For instance, in November 2022, Pashinyan refused to sign the final declaration of the summit of the Russian-led Collective Security Treaty Organization (CSTO), of which Azerbaijan is also a member.
This signaled Armenia’s growing resentment at Moscow’s lack of support for the country.
“Pashinyan is pursuing a pro-Western policy, which was not necessarily the case at the outset, and which irritates Moscow,” says Laurent Leylekian, a South Caucasus specialist and political analyst. “Armenia ratified the founding treaty of the International Criminal Court to protect the Armenian minority in Nagorno-Karabakh.”
This process began at the end of 2022, but ended, coincidentally, a few days after the announcement of the ICC’s arrest warrant for Vladimir Putin – at a time when Putin wanted to sully the ICC’s credibility, Armenia was legitimizing it.
Since then, Pashinyan has multiplied acts of defiance towards the Russian president. In early September, Armenia announced humanitarian aid to Ukraine and undertook a joint military exercise with the United States, which began on September 11. In response, Moscow responded by summoning the Armenian ambassador and denouncing the measures as “unfriendly”.
A Western response is yet to materialize but the international context is working in Azerbaijan’s favour.
In January, the European Union signed a far-reaching natural gas import agreement with Baku, to reduce dependence on Russian supplies. A few months later, Ursula von der Leyen, President of the European Commission, traveled to Baku to announce a new agreement to double gas imports from Azerbaijan.
In an article published in Le Monde, some fifty French lawmakers criticized a project that would once again place Europeans “in a situation of new dependence on a state with bellicose aspirations”.
“The West has always been rather hypocritical in this matter, preferring to negotiate gas and oil with Baku rather than genuinely support the Armenians”, says Radvanyi.
As Azerbaijan now enters negotiations with Armenian separatists from a position of considerable strength, the power asymmetry could spell danger for both the Armenians of Nagorno-Karabakh and Armenia itself.
“The (ethnic) Armenian leaders of secessionist Karabakh have long refused to acknowledge that this territory belongs to Azerbaijan,” says Radvanyi, for whom the power shift on the ground could lead to a “solution” to the long-lasting standoff over Nagorno-Karabakh.
“I hope this solution will ensure the status of the Karabakh Armenians,” he adds.
But other experts envisage much gloomier scenarios. “It’s death or exile that awaits the Armenians of Nagorno-Karabakh because it’s impossible for an Armenian to live in a country where racist anti-Armenian hatred is the raison d’être,” says Leylekian.
Speaking before the UN Human Rights Council in Geneva on Wednesday, an Armenian ambassador warned of “looming ethnic cleansing” in Nagorno-Karabakh.

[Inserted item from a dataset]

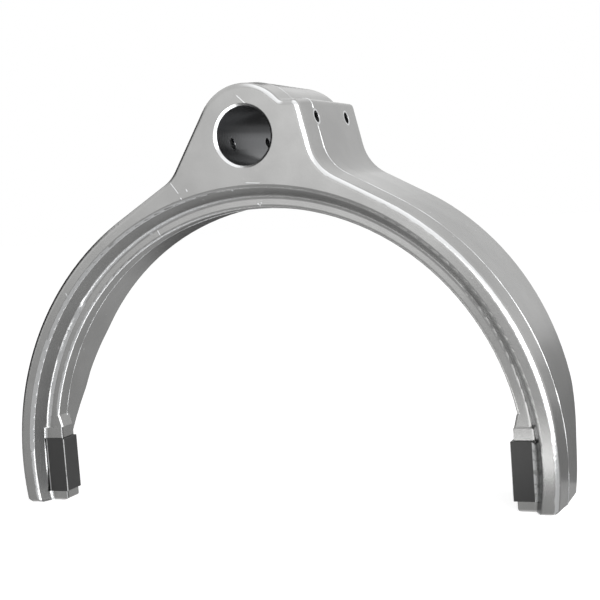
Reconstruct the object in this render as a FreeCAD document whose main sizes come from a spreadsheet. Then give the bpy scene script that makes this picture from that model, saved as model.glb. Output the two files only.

“Civilians in Nagorno-Karabakh are trapped and they do not have a way to evacuate since Azerbaijan continues to block the only lifeline connecting with Armenia,” he said.
Another concern relates to the integrity of Armenian territory, as Nagorno-Karabakh could lose its role as a buffer zone between the two enemies of the Caucasus.
“There’s every reason to be worried. If this buffer zone were to disappear, Azerbaijan’s ambitions could be even more pronounced,” says Aubin. “Without Russian support and frank and massive support from the West, it’s hard to see the Armenian army being in a position to resist.”
In contrast with this, Azerbaijan’s presidential foreign policy advisor Hikmet Hajiyev said Wednesday that the country aimed to “peacefully reintegrate” Armenians living in the separatist region of Nagorno-Karabakh and that it supports a “normalization process between Armenia and Azerbaijan”.